After that, I had to come home to Lebanon, where there were some decorations on the street lights and in some store windows. There may have been a Santa at Kmart and Wal-Mart, but nowhere else. Frankly, there wasn't much to excite a kid about Christmas in Lebanon.
|Found this on Tumblr. A Christmas ad for a store in Lebanon, MO.|
I should add that it wasn't always that way. When I was a small child, one of the banks had an animated display with elves making toys and a snowman that would melt and then pop back up. Another store had a teddy bear in a sled that went back and forth in the store window. Then in the mid-70s, they stop putting these animated scenes in the windows. Supposedly, they broke down and were too expensive to fix... or so they said. Probably, some cranky, redneck parent didn't like that their kids want to go look at these displays every time that came to town, went to city council and asked that there be an ordinance against Christmas being fun in Lebanon.

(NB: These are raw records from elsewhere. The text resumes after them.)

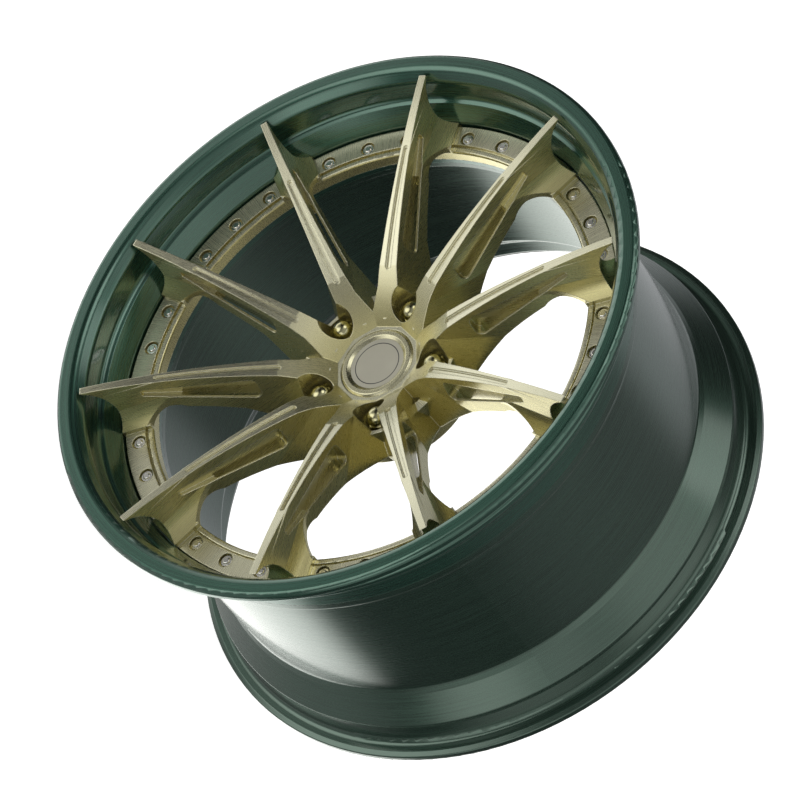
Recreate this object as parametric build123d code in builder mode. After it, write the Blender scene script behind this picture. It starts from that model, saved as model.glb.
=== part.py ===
"""Forged three-piece racing wheel, 20 x 10.5 inch, offset 25 mm.

The wheel's axis is Y, the outboard (face) side looks to -Y and +Z is up.
The origin is the wheel's centre: on the axis, half way between the flanges.
"depth" is always counted inboard (+Y) from the outboard flange's front face,
and "radius" from the wheel's axis. One spoke is drawn pointing to +Z.
"""

from build123d import *
import math
import os

os.makedirs("parts", exist_ok=True)

# ---------------------------------------------------------------- rim sizes
INCH = 25.4
rim_diameter = 20 * INCH
bead_width = 10.5 * INCH
flange_thickness = 10.0
flange_height = 17.5
offset_et = 25.0

bead_radius = rim_diameter / 2
flange_radius = bead_radius + flange_height
rim_width = bead_width + 2 * flange_thickness
mount_depth = rim_width / 2 - offset_et

# ------------------------------------------------- lip, barrel and joint
lip_bore = 233.2
lip_outer_wall = 239.8
barrel_outer = 234.5
barrel_inner = 229.0
joint_bore = 205.0
ring_radius = 231.9
land_depth = 52.7
ring_back = 64.7
lip_flange_back = 70.2
barrel_flange_back = 76.2
bead_groove_radius = 236.6

# --------------------------------------------------------- assembly bolts
bolt_circle = 219.8
bolt_step = 10.0
bolt_shank = 3.5
bolt_hole = 3.6
bolt_head = 5.4
bolt_dome = 3.4
counterbore = 6.6
counterbore_depth = 6.0
washer_radius = 6.8
washer_thickness = 1.2
nut_height = 7.0
nut_radius = 5.9

# ------------------------------------------------------------ wheel centre
spoke_count = 10
gap_angle = 360 / spoke_count
hub_top = 74.0
hub_back = 103.0
hub_flat = 73.0
hub_pad_radius = 72.5
foot_half = 19.5
foot_top = 48.5
rail_width = 5.8
rail_top = 53.4

# ------------------------------------------------------- hub interfaces
lug_count = 5
lug_circle = 56.0
lug_pocket = 14.0
lug_floor = 92.0
lug_hole = 7.5
seat_radius = 12.0
seat_back = 104.0
centre_bore = 33.3
cap_bore = 30.5
cap_seat = 34.4
cap_seat_depth = 78.0
cap_bore_back = 89.0

# ------------------------------------------------------------------- valve
valve_angle = 90.0
valve_depth = 100.0
valve_hole = 4.15
valve_thread = 4.0


def at_depth(depth):
    """Axial coordinate (Y) of a depth behind the outboard face."""
    return depth - rim_width / 2


def facing(depth):
    """Plane across the axis at a depth; its normal looks outboard."""
    return Plane.XZ.offset(-at_depth(depth))


def turned(points):
    """(radius, depth) pairs as points of the lathe plane."""
    return [(radius, at_depth(depth)) for radius, depth in points]


def side_on(points):
    """(radius, depth) pairs as points of the spoke's side view."""
    return [(at_depth(depth), radius) for radius, depth in points]


def around(radius, angle):
    """Point of the wheel's face at a radius and an angle from +X towards +Z."""
    turn = math.radians(angle)
    return (radius * math.cos(turn), radius * math.sin(turn))


gap_angles = [90 + gap_angle * i for i in range(spoke_count)]
bolt_angles = [a + bolt_step * side for a in gap_angles for side in (-1, 0, 1)]
bolt_points = [around(bolt_circle, a) for a in bolt_angles]
pad_angles = gap_angles[0::2]
lug_angles = gap_angles[1::2]
lug_points = [around(lug_circle, a) for a in lug_angles]

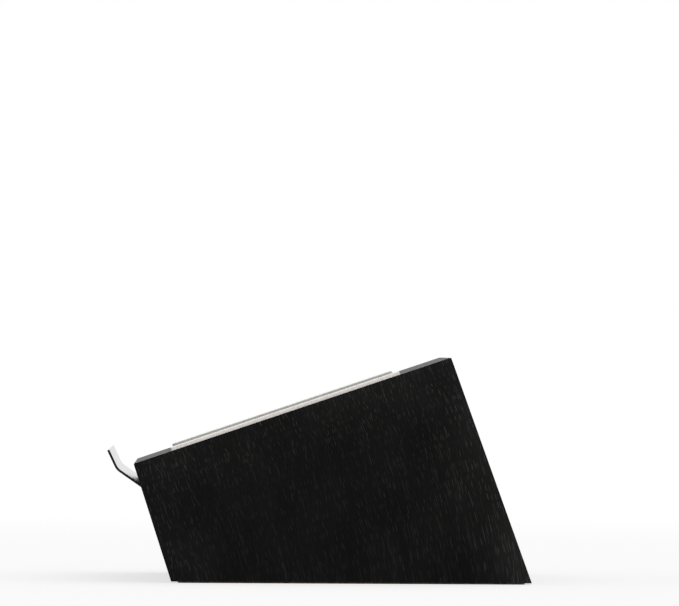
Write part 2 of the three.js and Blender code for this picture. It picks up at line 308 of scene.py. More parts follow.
def new_material(name):
    """A material and its empty graph."""
    material = bpy.data.materials.new(name)
    return material, Graph(material)


# ---------------------------------------------------------------- materials


# How the veneer's lines run, in millimetres. Only those of the side panels bow, and only their
# pores grow shorter upwards.
SWAY = 5  # how far a line wanders from side to side
BOW, BOW_START = 0.00065, 80  # how fast the lines bend, and the height at which they are straight
PACE, PACE_START = 0.0025, 0.28  # how fast the pores grow shorter, and how much longer they start
PORE_WIDTH, PORE_SHARE = 0.46, 0.84  # a pore's width, and its length as a share of its cell
REAR_LIGHT_START, REAR_LIGHT_END = -90, 120  # from front to rear, where the painted light from the rear grows brighter


def veneer(node, grain, settings):
    """Black-stained open-pore veneer whose lines run along the grain direction."""
    material, g = new_material(f"stained_veneer_{node}")
    normal = OUTER[node].normal
    point = g.position()
    along = g.along(point, grain)
    depth = g.along(point, normal)
    straight = g.along(point, normal.cross(grain))
    sway = g.noise(g.place(straight / 60, along / 100, depth / 60), detail=1.0)
    bow = (along - BOW_START) ** 2 * (BOW * normal.x)
    across = straight - bow + (sway - 0.5) * SWAY
    paced = along + (along * PACE - PACE_START) * along * abs(normal.x)

    bands = g.noise(g.place(across / 9, along / 240, depth / 9), detail=3.0)
    patches = g.noise(g.place(across / 34, along / 46, depth / 34), detail=2.0)
    fibre = g.noise(g.place(across / 0.5, along / 8, depth / 0.5), detail=2.0, roughness=0.6)
    neighbours = [plane for name, plane in OUTER.items() if name != node]
    # partly rubbed stain, partly painted light: a band near the edges shared with the other panels is
    # made paler
    worn_and_lit_edges = 1 - g.inside(point, neighbours).step(0.0, settings.wear_and_light_reach / MM)
    # painted light: the veneer is made paler, and its pores clearer, towards the rear, as if lit from
    # behind and above
    painted_rear_light = g.along(point, Y_AXIS).step(REAR_LIGHT_START, REAR_LIGHT_END)

    def pores(width, length, shift, least, most):
        """Dashes along the grain, one to a cell, more in the open bands; most are faint."""
        half_width, half_length = PORE_WIDTH / 2 / width, PORE_SHARE / 2
        dash, random = g.dashes(across / width + shift, paced / length, half_width, half_length)
        chance = g.channel(random, "Green") + (bands - 0.5) * 0.5 + (patches - 0.5) * 0.5
        clear = g.channel(random, "Red") ** 2 * 0.9 + 0.1
        return dash * chance.step(least, most) * clear

    fine = pores(width=1.1, length=5.2, shift=0.0, least=0.35, most=0.9)
    medium = pores(width=1.6, length=8, shift=5.3, least=0.45, most=0.95)
    long = pores(width=2.4, length=13, shift=9.1, least=0.5, most=0.95)
    pore = fine.most(medium).most(long)

    tone = (bands * 0.3 + patches * 0.9 + fibre * 0.4 - 0.3).step(0.25, 0.75)
    wood = g.tint(tone, shade(settings.stain_color, 0.45), shade(settings.stain_color, 1.6))
    # the paler stain of the rubbed and painted-light band along the edges and the rear
    faded_and_lit = g.tint(tone, shade(settings.stain_color, 2.6), shade(settings.stain_color, 5.6))
    wood = g.tint(worn_and_lit_edges * (painted_rear_light * 0.7 + 0.3), wood, faded_and_lit)
    # painted light: the pores are made clearer near the edges and towards the rear
    clarity = (painted_rear_light * 0.5 + 0.75) * (worn_and_lit_edges * 1.3 + 0.8) * settings.pore_strength
    color = g.tint(pore * clarity, wood, settings.pore_color)
    relief = g.bump(fibre * 0.4 - pore, 0.06 * MM, 0.6)
    g.surface(
        Base_Color=color,
        Roughness=settings.roughness + pore * 0.25 + (fibre - 0.5) * 0.12,
        Normal=relief,
        Specular_IOR_Level=settings.shine,
    )
    return material


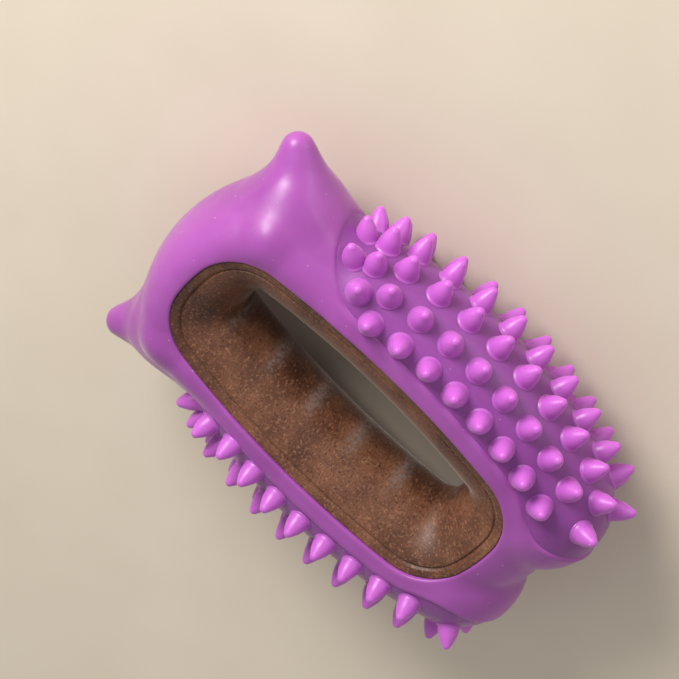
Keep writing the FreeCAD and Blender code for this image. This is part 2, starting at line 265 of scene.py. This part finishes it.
def piece(name, verts, faces, material, normals=None, shaded=None):
    """A mesh, from points in millimetres, that takes the place of the CAD node of the same name."""
    mesh = bpy.data.meshes.new(name)
    mesh.from_pydata((verts * MM).tolist(), [], [list(map(int, face)) for face in faces])
    rounded = len(faces) if shaded is None else shaded
    mesh.polygons.foreach_set("use_smooth", np.arange(len(faces)) < rounded)
    mesh.update()
    if normals is not None:
        set_normals(mesh, normals, shaded)
    obj = bpy.data.objects.new(name, mesh)
    bpy.context.scene.collection.objects.link(obj)
    mesh.materials.append(material)
    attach(obj, "root")
    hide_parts(name)
    return obj


def mark_points(obj, attribute, values):
    """Store a number for each point, which the material reads."""
    made = obj.data.attributes.new(attribute, "FLOAT", "POINT")
    made.data.foreach_set("value", values.astype(np.float32))


def grid_faces(rows, columns, first=0, closed=False, flip=False):
    """Quads between neighbouring rows of a grid of points; closed joins the last row to the first."""
    i = np.arange(rows if closed else rows - 1)[:, None]
    j = np.arange(columns - 1)[None, :]
    a = first + i * columns + j
    b = first + ((i + 1) % rows) * columns + j
    quads = np.stack([a, b, b + 1, a + 1], -1).reshape(-1, 4)
    return quads[:, ::-1] if flip else quads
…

At the place my father worked, they had a lighted Nativity scene in the window of the lobby, that you could see from the street. They quit putting the nativity scene up because of complaints. Now, before the soldiers in the "war on Christmas" start loading their guns, let me explain that the reason some old people (a group of veterans, I believe) in town said they were frightened by the three wise men because they "looked Arab." At least, they replaced the Nativity scene with cool Willie Wirehand statue in a Santa Claus hat.
There was also a huge wooden Nativity scene along I-44 in Lebanon. The last few times that I remember it being erected, the wind blew part of it over and it wasn't taken down until about June. Supposedly, it was "too much trouble to maintain." When I hear people say things like this, I realize that this is where cartoonist got the stereotype of Ozarkers being shoeless guys with Duck Dynasty beards, laying on a hillside, sleeping next to a big jug of moonshine.
I will say that Lebanon STILL has one of the biggest and best Christmas parades in the area, second or maybe tied with Branson's nighttime, lighted Christmas parade. So I'm not totally saying Lebanon or other communities don't do anything fun at Christmas, but they just don't seem to make it fun for kids.
Every time I bring this up, someone says "We don't do that stuff any more." Yet when you bring up something that needs to be changed in the Ozarks, people will get defensive and say "We've always done things that way and we will continue to do it that way." So what is the difference. Simple, what I'm talking about appeals to children's joy and happiness. I've pointed out this out before, but in Ozarks children are fourth class citizens behind senior citizens, middle-aged adults and pets/livestock.
A good example of this mentality is the women, who were complaining about band girls wearing "Santa's little helper outfits," complained when another TV station's Facebook site listed a schedule for the children's Christmas specials, that we all grew up loving (Rudolph, Frosty, Charlie Brown & the Grinch), were going to be on.
One year there was a group of protesters at the Battlefield Mall, wearing t-shirts with a red slash across a picture of Santa Claus. Personally, I think there is no lower form of life on this planet than a person who hates Santa Claus.
These people are taking the fun out of Christmas by turning it into some right-wing-talk-radio-political-crusade. This people would deny your child the enjoyment of Rudolph or Charlie Brown, just so they can please Bill O'Reilly or Glen Beck. I'm sure they would rather their children watch Bill O'Reilly or Glen Beck than Rudolph or Charlie Brown, because Ozarkers believe you shouldn't let childhood innocence get in the way of their right-wing agenda.
As for the decorations, fix them or buy new ones. How hard is that problem to solve? Put out some effort to make Christmas time special for future customers. Many of the business that were in Lebanon, when I was a child, no longer exist. Perhaps if they had put out some of the effort, like the stores in Oklahoma did, they would still be around. Who knows.
Here is an idea. Let's have fun and joy this Christmas, whether it is with we visit a department store Santa, make a Styrofoam snowman, bake gingerbread men, read The Night Before Christmas, buy toys for needy children, buy lots of toys for your own children, cruise the suburbs looking at the lights on houses, put up light on your own house, watch Christmas cartoons and movies (I have to watch Santa Claus Conquers the Martians and the MST3K episode with the 1950s Mexican film Santa Claus every year), listen to Christmas record (download my Christmas music podcast), or watch girls in "Santa's Little Helper" outfits dance. The point is have fun and be nice to your fellow human beings.
Of course, my opinions are why I'm considered the Super-Villain of the Ozarks!!! Mwu-HAHAHAHAHAHAHAHA!!!